The dire consequences for the UK’s renewable energy sector
In August, reports came in that the government was planning to “slash by 87% subsidies for householders who install solar panels on their rooftops”, a move that experts warned “could kill off a promising industry”. And so far this very month, two solar energy firms have already gone into administration (due, according to the Tories, to the companies’ “commercial decisions”).

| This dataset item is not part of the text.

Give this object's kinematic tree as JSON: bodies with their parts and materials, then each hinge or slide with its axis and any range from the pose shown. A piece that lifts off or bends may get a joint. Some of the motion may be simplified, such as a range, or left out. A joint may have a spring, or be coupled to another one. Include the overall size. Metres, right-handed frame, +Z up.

For Friends of the Earth campaigner Alasdair Cameron, it was clear that it was the Conservatives’ hostile energy policies that were threatening “over 20,000 UK solar jobs – with many more at risk in other green sectors”.
The Tories’ irrational hostility towards renewable energy soon had a negative effect on the UK’s standing internationally, too, with Ernst and Young (EY) reporting on how the country had “dropped out of the top ten of a respected international league table on renewable energy for the first time”, with the Conservative government essentially sentencing the renewable energy sector to “death by a thousand cuts”.
A real wake-up call
All of the progress elsewhere, then, “stands in stark contrast to the position of the UK government”, suggesting that Tory-style capitalism just cannot coexist with environmental protection. The current system, which is fundamentally based on greed, benefits only those who go where the money is. And the fact is that dirty energy is still king, and the more self-interested politicians like the Tories make cuts to investment and subsidies, the less hope there is for a thriving UK renewable industry.
In short, taking advantage of Britain’s incredibly windy climate is a brilliant idea backed up by scientific facts, and would actually benefit tax payers immensely. Due to what Naomi Klein calls “deregulated capitalism” and “cautious centrism” in the UK, however, we have to look to progressive parties and movements abroad for examples of genuine action on climate change. They have already responded to the “civilisational wake-up call” of global warming by altering their economies, lifestyles, and mindsets. It is now up to us in Britain to do the same.